De "Onde Freud Não Explica" (1972), Cardoso pinçou para "A Marca do Terrir" cena em que dois garotos se masturbam freneticamente no calçadão em frente ao Forte do Leme.
O trecho escolhido de "Brasil, Eu Adoro Você" (1970) traz a atriz Cristiny Nazareth, com os seios nus, acariciando lascivamente um revólver, envolvida por uma estilizada bandeira nacional, obra do artista plástico Carlos Vergara.
Em "Sentença de Deus", o ator Ricardo Horta degola uma galinha e borrifa todo o seu sangue nas costas do personagem interpretado por Zé Português.
Num dos depoimentos com que entrecorta sua cinebiografia, Cardoso diz que "fazia os filmes a sério, e as pessoas achavam graça". Até que ele mesmo se deu por vencido às evidências de que sua obra pertencia ao "gênero terrir", do terror que causa risada.

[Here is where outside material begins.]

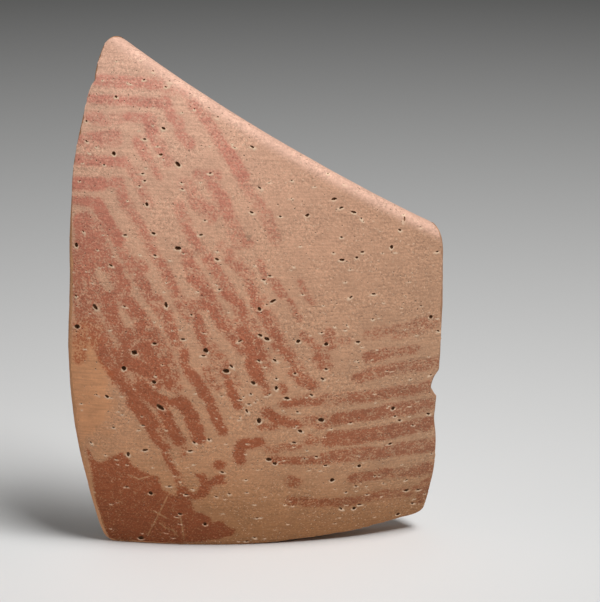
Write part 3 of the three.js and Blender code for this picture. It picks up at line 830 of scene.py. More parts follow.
# Red paint. Each brush stroke is how much of it is left, from 0 to 1, its width, and its places.
brushStrokes = [
    # faint bands under the darker strokes
    (0.28, 4.9, (-24.5, 34.5), (-21, 42)), (0.42, 4.5, (-21.5, 42), (-17, 49), (-14.5, 54.5)),
    (0.28, 3.1, (-15.5, 54.5), (-12.5, 60.5)), (0.5, 3.1, (-22.5, 34.5), (-17, 38.5), (-12.5, 41.5)),
    (0.36, 2.6, (-19, 32.5), (-13, 36.5), (-7.5, 39.5), (-3, 41.5)),
    (0.45, 3.4, (-17.5, 45), (-13.5, 46.5), (-9.5, 49.5), (-5.5, 51.5)),
    (0.45, 3.3, (-11, 43.5), (-6.5, 45), (-2, 47)), (0.45, 3.7, (-14, 51.5), (-8.5, 55), (-2, 60)),
    (0.3, 2.3, (-10.5, 31.5), (-5.5, 34), (-1.5, 37), (3.5, 39.5)),
    (0.3, 2.5, (-9.5, 21), (-5, 24.5), (-1.5, 26.5)),
    (0.4, 2.7, (-3.5, 29), (2, 32.5), (6.5, 35), (11, 38), (16, 40.5)),
    (0.38, 2.5, (0.5, 27), (6, 30), (11, 33), (16, 35.5)), (0.28, 2.3, (2, 23.5), (9.5, 26)),
    (0.38, 2, (10, 27), (13, 29.5), (17.5, 33), (22, 35.5)),
    (0.38, 2.8, (-4, 40.5), (-0.5, 42.5), (4, 46.5)),
    (0.4, 2.5, (2.5, 37.5), (6, 40.5), (10, 44)), (0.5, 7.2, (-3.5, 51.5), (2.5, 55.5)),
    (0.4, 2.8, (-1, 47), (3.5, 50), (8.5, 55)), (0.45, 3.3, (-1.5, 60.5), (4.5, 63.5), (11, 67)),
    (0.9, 1.9, (6, 59.5), (11, 58)), (0.35, 2.1, (13, 44), (18.5, 48)), (0.3, 2.5, (10.5, 43.5), (15, 47)),
    (0.3, 2, (19, 37.5), (22.5, 41.5)), (0.35, 2.3, (12.5, 35.5), (18.5, 39.5)),
    (0.3, 1.8, (14, 29), (23, 35.5)), (0.3, 2.5, (23.5, 36), (29.5, 39.5)),
    (0.35, 2.5, (29.5, 33), (33, 35.5)), (0.3, 2.5, (-22, 11), (-16, 14.5)),
    (0.3, 1.9, (-20.5, 20), (-15, 24)), (0.3, 2.6, (-19.5, 26), (-12.5, 30)),
    (0.28, 2.9, (-10.5, 16.5), (-3, 19.5)),
    (0.28, 2.9, (-6, 13.5), (1, 18), (4.5, 21)), (0.3, 2, (-2, 9.5), (5, 13), (10.5, 17)),
    (0.3, 2, (-33, 16), (-29, 12.5)), (0.25, 1.6, (-25, 3), (-20, 1)),
    (0.3, 2.8, (-32.5, 20.5), (-27.5, 16.5)),
    (0.4, 1.8, (19, 73.5), (23, 77)), (0.35, 2.2, (12, 48.5), (15.5, 50.5)),
    (0.25, 2.4, (32, 44.5), (37.5, 41.5)),
    (0.3, 2.5, (35.5, 48.5), (40, 46)), (0.3, 2.5, (47.5, 36), (56, 31)),
    (0.25, 2.9, (37, 42.5), (41, 39.5)),
    (0.6, 2.6, (-24, 42), (-20, 47), (-18, 49.5)),
    (0.62, 3, (-22, 44.5), (-16.5, 51), (-10.5, 55.5), (-6, 58.5)),
    # left arm
    (0.5, 2.4, (-37.5, 9), (-26, 2.5)), (0.6, 1.8, (-37, 13), (-29, 8.5), (-23.5, 5.5)),
    (0.5, 2, (-35, 16), (-33, 15)), (0.55, 1.6, (-28, 11.5), (-23, 9)), (0.6, 2.3, (-24, 9.5), (-22, 11)),
    (0.5, 2.4, (-34, 21), (-28, 16)), (0.3, 1.1, (-32.5, 21.5), (-30.5, 22.5)),
    (0.65, 2, (-33, 25), (-23.5, 19.5)), (0.45, 1.5, (-23, 19.5), (-20.5, 20.5), (-17, 23)),
    (0.85, 2.6, (-31, 29.5), (-25.5, 26)), (0.5, 2.2, (-25.5, 26), (-22.5, 23.5)),
    (0.75, 1.8, (-29.5, 32.5), (-24, 29.5)), (0.85, 2.6, (-24, 30), (-20.5, 32), (-16.5, 34)),
    (0.8, 4.3, (-25, 35), (-21.5, 39.5), (-20, 43)), (0.7, 3.3, (-20.5, 36), (-17, 39.5)),
    (0.55, 3.8, (-19, 45.5), (-15.5, 51)), (0.35, 2.6, (-14.5, 54.5), (-12.5, 61)),
    # middle arm
    (0.5, 2.1, (-23, 4.5), (-20, 6.5)), (0.5, 2.1, (-18.5, 6.5), (-16.5, 8.5), (-14, 9)),
    (0.45, 2.2, (-18, 2), (-14, 3), (-10.5, 4.5)), (0.55, 2.2, (-10.5, 4.5), (-7, 6.5)),
    (0.68, 2.6, (-6, 6.5), (-3.5, 8), (-1.5, 9)), (0.35, 1.6, (0.5, 10.5), (4.5, 12)),
    (0.35, 1.8, (6.5, 13), (10, 16.5)), (0.55, 2.1, (-23.5, 14.5), (-20, 16)),
    (0.5, 1.5, (-22, 12), (-19.5, 13), (-17, 14)), (0.4, 1.5, (-18, 17), (-16, 18)),
    (0.5, 2.2, (-21.5, 24.5), (-19, 27)), (0.45, 1.9, (-18.5, 26.5), (-15, 28.5), (-11, 30)),
    (0.45, 1.5, (-10, 21), (-7, 23.5)), (0.62, 1.9, (-6, 24), (-2.5, 26)),
    (0.5, 1.8, (-9.5, 13.5), (-6, 11.5)),
    (0.55, 2.5, (-5.5, 14), (-3.5, 14.5)), (0.6, 2.4, (-2.5, 15), (0, 17.5)),
    (0.4, 2.9, (-7, 18.5), (-3, 18.5)), (0.35, 2.3, (2.5, 20), (6, 20)),
    (0.75, 2, (-15, 38.5), (-12.5, 40), (-10.5, 41.5)), (0.85, 2.2, (-9, 44), (-6.5, 44.5), (-4.5, 45.5)),
    (0.6, 1.8, (-17, 45), (-14, 46)), (0.9, 2.5, (-13, 45.5), (-11.5, 47), (-10, 49)),
    (0.85, 2, (-9, 50), (-5.5, 50.5)), (0.5, 2.8, (-12.5, 36.5), (-10, 36)),
    (0.7, 2, (-10, 37.5), (-7.5, 39), (-5, 40.5)), (0.5, 1.3, (-10.5, 31), (-8, 33)),
    (0.7, 1.9, (-7, 33), (-4, 35)), (0.75, 1.3, (-3, 35.5), (-1, 37.5)), (0.6, 2.3, (-3, 29), (-0.5, 31.5)),
    (0.85, 1.9, (0, 32.5), (3, 33)), (0.95, 1.7, (3, 33.5), (5, 34)), (0.6, 2.1, (0.5, 27), (3.5, 28.5)),
    (0.6, 1.4, (5, 29), (7.5, 30.5)), (0.95, 1.9, (7, 31.5), (10.5, 32)),
    (0.8, 1.4, (10.5, 32), (12.5, 33.5)),
    (0.5, 1.9, (4.5, 25), (8.5, 26)), (0.6, 1.2, (10, 22.5), (12.5, 24.5)),
    (0.8, 1.4, (10.5, 27.5), (12.5, 30), (15, 31.5)), (0.45, 1.8, (14, 24.5), (17, 26)),
    (0.38, 1.2, (19, 22), (20, 23)), (0.38, 1.4, (21, 23.5), (23, 24.5)),
    (0.85, 1.9, (4, 36), (7, 36), (10.5, 38.5)), (0.7, 1.3, (10.5, 38), (14.5, 40)),
    (0.8, 1.9, (4.5, 39), (6.5, 41), (8.5, 43)), (0.7, 2.1, (-1, 41.5), (1, 43.5), (3, 46)),
    (0.4, 2.4, (0, 38), (3.5, 40)), (0.85, 2.2, (-4.5, 47), (-2, 48), (0.5, 48.5)),
    (0.65, 2.6, (-13.5, 53), (-9, 55)), (0.9, 2.5, (-9.5, 55.5), (-7, 57.5), (-3, 60.5)),
    (0.75, 1.8, (-6.5, 55), (-3.5, 57)), (0.9, 1.9, (-5.5, 51), (-3.5, 55)),
    (1, 3.2, (-2.5, 55.5), (2, 55)),
    (0.95, 2.9, (-1.5, 50.5), (4, 54)), (0.85, 1.9, (3.5, 51.5), (7, 55.5)), (1, 2.1, (-1, 61), (2, 61.5)),
    (1, 3.1, (2, 59), (6.5, 60)), (0.9, 1.7, (6, 47), (7.5, 49.5)),
    (0.95, 2, (9, 50.5), (12.5, 52), (14.5, 53.5)), (0.95, 1.9, (14.5, 53), (18, 56), (22, 59)),
    (1, 1.7, (17.5, 48.5), (19.5, 50.5), (21.5, 52)), (1, 3.3, (2.5, 63), (5, 64), (8, 65.5)),
    (1, 2.5, (8.5, 61), (11.5, 63.5), (15, 66)), (1, 2.9, (11, 57.5), (14, 59), (18.5, 63)),
    (0.6, 1.1, (15, 47), (16.5, 47.5)), (0.95, 2.3, (14, 37), (16, 38.5), (19, 41)),
    (1, 2.6, (19, 42), (22, 44.5)), (0.8, 1.4, (16.5, 36.5), (19, 38), (20.5, 40)),
    (0.7, 1.2, (24, 45), (25, 46.5)), (0.9, 1.9, (8, 66.5), (10.5, 68), (13.5, 69)),
    (0.9, 1.3, (13.5, 69.5), (16.5, 72)), (0.8, 1.2, (16.5, 72), (19, 73.5)),
    (0.55, 1, (15.5, 64.5), (18, 68.5)),
    # the turn below it
    (0.75, 1.8, (16, 31.5), (18.5, 33.5), (21.5, 35)), (0.7, 1.7, (21, 36.5), (23.5, 37), (26, 37.5)),
    (0.5, 1, (19, 26.5), (22.5, 29)), (0.6, 1.4, (25, 31.5), (29.5, 33)),
    (0.6, 3.3, (31, 34.5), (31.5, 35)),
    (0.55, 2.2, (29.5, 29), (31, 31)), (0.35, 1.6, (32.5, 29), (33.5, 28.5)),
    (0.65, 2.4, (27.5, 39.5), (30, 40.5), (32.5, 40.5)), (0.55, 1.4, (27, 43.5), (28, 44.5)),
    (0.75, 1.9, (29.5, 47), (32.5, 45), (35.5, 43)), (0.9, 2.1, (27.5, 50.5), (30.5, 51), (34.5, 50)),
    (0.6, 1.5, (28.5, 54), (31, 52.5)), (0.6, 2.2, (39, 52), (40, 52)), (0.5, 1.8, (39, 48), (41.5, 46)),
    (0.35, 2.1, (33, 58), (38, 54.5)), (0.7, 1.8, (35, 60), (38.5, 58.5), (44, 55.5)),
    (0.5, 2.6, (41.5, 63), (43, 63)), (0.6, 2.4, (45, 67.5), (49.5, 66), (57.5, 62.5)),
    (1, 2.3, (27, 60), (30, 57.5)), (1, 2.3, (27.5, 61.5), (29, 63.5)), (0.95, 2.1, (25.5, 67), (26, 66.5)),
    # right arm
    (0.3, 3.3, (42, 22.5), (47.5, 18)), (0.28, 2.5, (37, 25.5), (39.5, 23.5)),
    (0.6, 2.6, (39.5, 30), (42, 28)),
    (0.45, 2.1, (42, 28), (45, 26)), (0.5, 1.9, (46.5, 25), (47.5, 24.5)),
    (0.62, 2.4, (40, 35), (42, 33), (44.5, 31)), (0.42, 2.7, (44, 31), (53.5, 25.5)),
    (0.65, 2.5, (41.5, 39.5), (45.5, 37), (50, 34), (53, 32.5)), (0.45, 2.6, (53, 32.5), (55.5, 30.5)),
    (0.8, 2.8, (41.5, 45), (45.5, 42.5), (49, 40)), (0.6, 3.4, (49.5, 39.5), (55.5, 36)),
    (0.45, 3.2, (55.5, 36), (58, 34.5)), (0.85, 3.7, (43, 50), (46.5, 48), (50.5, 45.5)),
    (0.75, 3.6, (50.5, 45.5), (55.5, 42), (61, 38.5)), (0.6, 3.3, (45, 54.5), (49.5, 51.5), (55.5, 48.5)),
    (0.62, 3.5, (56.5, 47.5), (65.5, 43)), (0.65, 2.7, (54, 56.5), (56.5, 55), (59.5, 53)),
    (0.42, 2.4, (59.5, 53), (66, 50.5)), (0.6, 3.6, (66.5, 50), (69, 48.5)),
    (0.55, 2.6, (59, 61.5), (61, 59.5), (63.5, 58)), (0.35, 3, (64, 58), (71, 54.5)),
    (0.5, 2.9, (73.5, 56.5), (71.5, 52)),
]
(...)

Exemplo: "O "Nosferatu no Brasil", de 1972, foi todo filmado durante o dia. Mas o vampiro é mortal pela luz. Como eu ia explicar? Busquei na poesia concreta aquela frase: "Onde se vê dia, veja-se noite'".
Subverter tudo sob o sol foi a maneira de Cardoso seguir à risca a primeira lição aprendida com Oiticica, que conheceu aos 16 anos e logo adotou como ídolo. "A primeira coisa que ele me ensinou foi: "Tudo o que te disserem que não pode ser feito pode"."